• WHAT TO DO
Quote exactly the lines between the line containing "pin_retainer();" and the line containing "obj.parent = None", counting those two lines as part of the range. Leave the rest out.
□ □ □ □ □ □ □
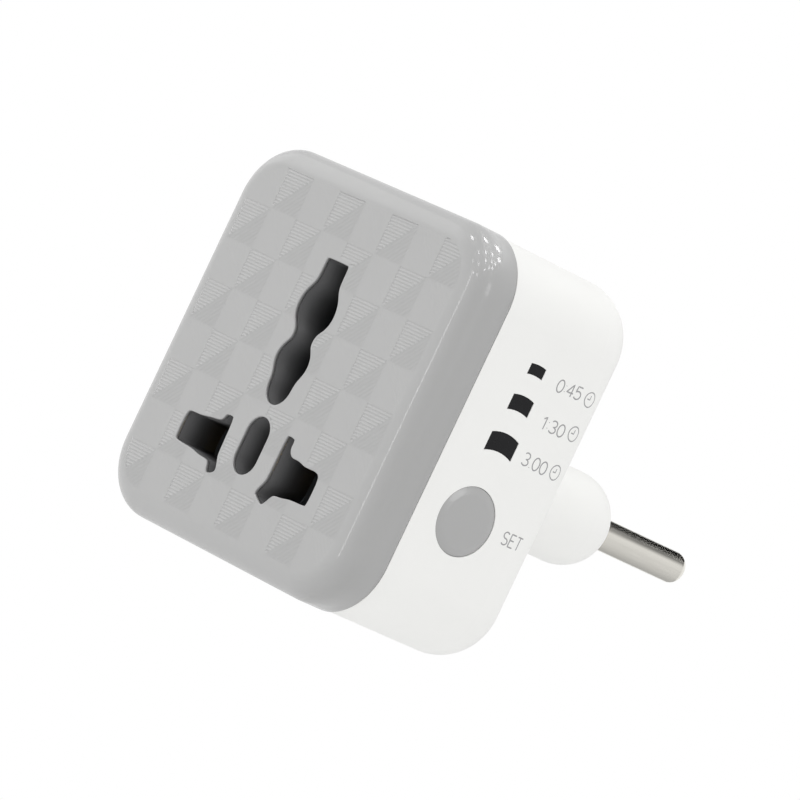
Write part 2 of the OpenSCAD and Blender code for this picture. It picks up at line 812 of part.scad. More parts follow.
module relay_yoke() {
    color("#8e9297") on_power_board() {
        box(relay_inner, relay_inner + yoke_t, relay_mid - yoke_w / 2, relay_mid + yoke_w / 2,
            coil_z - yoke_w / 2, hinge_z);
        box(relay_inner, hinge_x - loose_gap, relay_mid - yoke_w / 2, relay_mid + yoke_w / 2,
            hinge_z - yoke_t, hinge_z);
        translate([0, relay_mid, coil_z]) side_rod(core_r, relay_inner, core_end);
    }
}

module relay_bobbin() {
    x0 = relay_inner + yoke_t + seat_gap;
    x1 = core_end - bobbin_room;
    bore_r = core_r + seat_gap;
    color("#e8e2d0") on_power_board() translate([0, relay_mid, coil_z]) side_turned() {
        translate([bore_r, x0]) square([bobbin_t, x1 - x0]);
        translate([bore_r, x0]) square([flange_r - bore_r, flange_t]);
        translate([bore_r, x1 - flange_t]) square([flange_r - bore_r, flange_t]);
    }
}

module relay_winding() {
    x0 = relay_inner + yoke_t + seat_gap + flange_t;
    x1 = core_end - bobbin_room - flange_t;
    inner_r = core_r + bobbin_t + 2 * seat_gap;
    color("#b4602c") on_power_board() translate([0, relay_mid, coil_z]) side_turned()
        translate([inner_r, x0 + seat_gap]) square([coil_r - inner_r, x1 - x0 - 2 * seat_gap]);
}

module relay_armature() {
    color("#8e9297") on_power_board() {
        box(hinge_x, hinge_x + yoke_t, relay_mid - yoke_w / 2, relay_mid + yoke_w / 2,
            armature_foot, armature_top);
        translate([0, relay_mid, contact_z]) side_rod(rivet_r, hinge_x - rivet_t, hinge_x + yoke_t / 2);
    }
}

module relay_contact() {
    strip_z = armature_foot - fixed_drop;
    strip_x1 = fixed_face - rivet_t;
    d0 = relay_mid - fixed_w / 2;
    color("#c9a24a") on_power_board() {
        box(relay_inner, strip_x1, d0, d0 + fixed_w, strip_z, strip_z + strip_t);
        box(strip_x1 - strip_t, strip_x1, d0, d0 + fixed_w, strip_z, contact_z + fixed_reach);
        translate([0, relay_mid, contact_z]) side_rod(rivet_r, strip_x1 - strip_t / 2, fixed_face);
    }
}

// ---- other parts on the boards ----

module suppression_capacitor() {
    color("#e0b13a") on_power_board()
        box(0, part_room - suppressor_gap, suppressor_front, suppressor_back,
            suppressor_bottom, suppressor_bottom + suppressor_l);
}

module varistor() {
    leg_z = varistor_r / 2;
    color("#2d62a0") on_power_board() {
        translate([varistor_r + loose_gap, 0, varistor_z])
            rod(varistor_r, varistor_front, varistor_back);
        for (dz = [-leg_z, leg_z])
            translate([0, (varistor_front + varistor_back) / 2, varistor_z + dz])
                side_rod(part_leg_r, 0, varistor_r);
    }
}

module fuse_resistor() {
    x = fuse_r + fuse_rise;
    color("#5a7f63") on_power_board() {
        translate([x, lead_depth, fuse_bottom]) cylinder(r = fuse_r, h = fuse_l);
        for (dz = [fuse_leg, fuse_l - fuse_leg])
            translate([0, lead_depth, fuse_bottom + dz]) side_rod(part_leg_r, 0, x);
    }
}

module smoothing_capacitor() {
    h = part_room - smoother_gap;
    color("#2b3550") on_control_board() translate([0, smoother_depth, smoother_z]) side_turned()
        difference() {
            square([smoother_r, h]);
            translate([smoother_r, smoother_groove_x]) circle(r = smoother_groove);
            translate([0, h - smoother_groove]) square([smoother_r - smoother_rim, overlap]);
        }
}

module bridge_rectifier() {
    color("#22252a") on_control_board()
        box(0, rectifier_size[0], rectifier_front, rectifier_front + rectifier_size[1],
            rectifier_bottom, rectifier_bottom + rectifier_size[2]);
}

module microcontroller() {
    leg_z = chip_bottom + chip_leg_in;
    color("#22252a") behind_control_board() {
        box(chip_under, chip_top_x, chip_front, chip_back, chip_bottom, chip_bottom + chip_h);
        for (k = [0 : 3])
            box(0, chip_leg_x, chip_front - chip_leg_l, chip_back + chip_leg_l,
                leg_z + chip_leg_pitch * k, leg_z + chip_leg_pitch * k + chip_leg_w);
    }
}

module chip_resistor(k) {
    color("#2c2f34") behind_control_board()
        box(0, chip_size[0], resistor_front, resistor_front + chip_size[1],
            window_zs[k] - chip_size[2] / 2, window_zs[k] + chip_size[2] / 2);
}

// ---- status windows ----

// Window k as a (d, z) outline grown by g: arched over, hollow under.
module window(k, g) {
    w = window_ws[k] / 2 + g;
    h = window_hs[k] / 2;
    translate([window_depth, window_zs[k]]) intersection() {
        difference() {
            translate([0, h - window_arc_r]) circle(r = window_arc_r + g);
            translate([0, -h - window_arc_r]) circle(r = window_arc_r - g);
        }
        translate([-w, -window_arc_r]) square([2 * w, 2 * window_arc_r]);
    }
}

module strip_outline() {
    translate([window_depth - strip_w / 2, strip_bottom]) square([strip_w, strip_top - strip_bottom]);
}

module status_led(k) {
    color("#f2efe2") behind_control_board()
        box(0, led_size[0], window_depth - led_size[2] / 2, window_depth + led_size[2] / 2,
            window_zs[k] - led_size[1] / 2, window_zs[k] + led_size[1] / 2);
}

module led_baffle() {
    color("#3c3f44") at_case() side_extrude(outer_x, strip_x - seat_gap) difference() {
        strip_outline();
        for (k = [0 : 2]) window(k, baffle_gap);
    }
}

module status_windows() {
    color("#2a2a2c") at_case() {
        side_extrude(strip_x, strip_x + strip_thick) strip_outline();
        for (k = [0 : 2]) side_extrude(strip_x + strip_thick / 2, house_x - seat_gap) window(k, 0);
    }
}

// ---- button and switch ----

module at_button() {
    at_case() translate([0, button_depth, -button_drop]) children();
}

module switch_body() {
    color("#2b2d30") at_button() difference() {
        box(outer_x, outer_x + switch_h, -switch_w / 2, switch_w / 2, -switch_w / 2, switch_w / 2);
        side_rod(plunger_r + button_gap, plunger_bore_floor, plunger_top);
    }
}

module switch_plunger() {
    color("#d8d8d4") at_button() side_rod(plunger_r, plunger_bottom, plunger_top);
}

module set_button() {
    stem_x = plunger_top + seat_gap;
    flange_out = button_flange_x + button_flange_t;
    color("#a9aaaa") at_button() side_turned() polygon([
        [0, stem_x], [button_stem_r, stem_x], [button_stem_r, button_flange_x],
        [button_flange_r, button_flange_x], [button_flange_r, flange_out], [button_r, flange_out],
        [button_r, button_x - button_bevel], [button_r - button_bevel, button_x], [0, button_x]]);
}

// ---- leads ----

// A lead that runs up for a, bends and runs right for b.
module bent_lead(a, b) {
    cylinder(r = lead_r, h = a - lead_bend);
    translate([lead_bend, 0, a - lead_bend]) rotate([90, 0, 0]) rotate([0, 0, 90])
        rotate_extrude(angle = 90) translate([lead_bend, 0]) circle(r = lead_r);
    translate([lead_bend, 0, a]) rotate([0, 90, 0]) cylinder(r = lead_r, h = b - lead_bend);
}

module line_lead() {
    color("#7a4a2a") at_case() translate([-pin_x, tail_end - seat_gap, plug_z]) rotate([90, 180, 0])
        bent_lead(tail_end - seat_gap - lead_depth, part_x - pin_x);
}

module neutral_lead() {
    tab_top = row_z + strip_t / 2 + seat_gap;
    color("#3a62a8") at_case() translate([pin_x, tail_end - seat_gap, plug_z]) rotate([90, 90, 0])
        bent_lead(tail_end - seat_gap - lead_depth, plug_z - tab_top);
}

// From a contact's tab straight to the board beside it.
module tab_lead() {
    translate([0, lead_depth, row_z]) side_rod(lead_r, pin_x + tab_w / 2 + seat_gap, part_x);
}

module switched_lead() {
    color("#7a4a2a") at_case() mirror([1, 0, 0]) tab_lead();
}

module neutral_feed() {
    color("#3a62a8") at_case() tab_lead();
}

module board_ribbon() {
    color("#9aa0a6") at_case() for (k = [-2 : 2])
        translate([0, lead_depth, ribbon_z + ribbon_pitch * k]) side_rod(ribbon_r, -part_x, part_x);
}

front_cover();
socket_insert();
rear_housing();
case_screw(0);  // case_screw_1
case_screw(1);  // case_screw_2
case_screw(2);  // case_screw_3
case_screw(3);  // case_screw_4
contact_carrier();
carrier_lid();
carrier_screw(0);  // carrier_screw_1
carrier_screw(1);  // carrier_screw_2
carrier_screw(2);  // carrier_screw_3
lid_screw(-1);  // lid_screw_1
lid_screw(1);  // lid_screw_2
side_contact(-1);  // line_contact
side_contact(1);  // neutral_contact
plug_pin(-1);  // line_pin
plug_pin(1);  // neutral_pin
pin_retainer();
retainer_screw();
board(-1);  // power_board
board_screw(-1, 0);  // power_board_screw_1
board_screw(-1, 1);  // power_board_screw_2
relay_base();
relay_cover();
relay_bobbin();
relay_winding();
relay_yoke();
relay_armature();
relay_contact();
suppression_capacitor();
varistor();
fuse_resistor();
board(1);  // control_board
board_screw(1, 0);  // control_board_screw_1
board_screw(1, 1);  // control_board_screw_2
smoothing_capacitor();
bridge_rectifier();
microcontroller();
chip_resistor(0);  // chip_resistor_1
chip_resistor(1);  // chip_resistor_2
chip_resistor(2);  // chip_resistor_3
status_led(0);  // status_led_1
status_led(1);  // status_led_2
status_led(2);  // status_led_3
led_baffle();
status_windows();
switch_body();
switch_plunger();
set_button();
line_lead();
switched_lead();
neutral_lead();
neutral_feed();
board_ribbon();
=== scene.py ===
import math
import bmesh
import bpy
import numpy as np
from mathutils import Matrix, Vector
from mathutils.geometry import delaunay_2d_cdt

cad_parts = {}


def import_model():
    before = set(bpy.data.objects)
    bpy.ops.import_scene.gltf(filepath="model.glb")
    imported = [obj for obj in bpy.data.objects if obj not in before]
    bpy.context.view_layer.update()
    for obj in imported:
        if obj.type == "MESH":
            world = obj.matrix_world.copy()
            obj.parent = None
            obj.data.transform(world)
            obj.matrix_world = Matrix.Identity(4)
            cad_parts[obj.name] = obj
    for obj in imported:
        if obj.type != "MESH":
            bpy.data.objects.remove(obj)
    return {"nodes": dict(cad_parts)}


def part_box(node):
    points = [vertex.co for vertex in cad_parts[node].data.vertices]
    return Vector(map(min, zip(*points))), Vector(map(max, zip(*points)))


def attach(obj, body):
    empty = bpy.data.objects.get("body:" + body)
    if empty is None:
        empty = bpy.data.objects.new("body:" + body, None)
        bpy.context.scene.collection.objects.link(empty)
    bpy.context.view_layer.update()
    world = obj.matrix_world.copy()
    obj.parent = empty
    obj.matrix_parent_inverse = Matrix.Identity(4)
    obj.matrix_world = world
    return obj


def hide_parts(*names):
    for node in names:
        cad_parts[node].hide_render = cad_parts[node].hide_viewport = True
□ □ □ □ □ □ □
• THE RESULT
pin_retainer();
retainer_screw();
board(-1);  // power_board
board_screw(-1, 0);  // power_board_screw_1
board_screw(-1, 1);  // power_board_screw_2
relay_base();
relay_cover();
relay_bobbin();
relay_winding();
relay_yoke();
relay_armature();
relay_contact();
suppression_capacitor();
varistor();
fuse_resistor();
board(1);  // control_board
board_screw(1, 0);  // control_board_screw_1
board_screw(1, 1);  // control_board_screw_2
smoothing_capacitor();
bridge_rectifier();
microcontroller();
chip_resistor(0);  // chip_resistor_1
chip_resistor(1);  // chip_resistor_2
chip_resistor(2);  // chip_resistor_3
status_led(0);  // status_led_1
status_led(1);  // status_led_2
status_led(2);  // status_led_3
led_baffle();
status_windows();
switch_body();
switch_plunger();
set_button();
line_lead();
switched_lead();
neutral_lead();
neutral_feed();
board_ribbon();
=== scene.py ===
import math
import bmesh
import bpy
import numpy as np
from mathutils import Matrix, Vector
from mathutils.geometry import delaunay_2d_cdt

cad_parts = {}


def import_model():
    before = set(bpy.data.objects)
    bpy.ops.import_scene.gltf(filepath="model.glb")
    imported = [obj for obj in bpy.data.objects if obj not in before]
    bpy.context.view_layer.update()
    for obj in imported:
        if obj.type == "MESH":
            world = obj.matrix_world.copy()
            obj.parent = None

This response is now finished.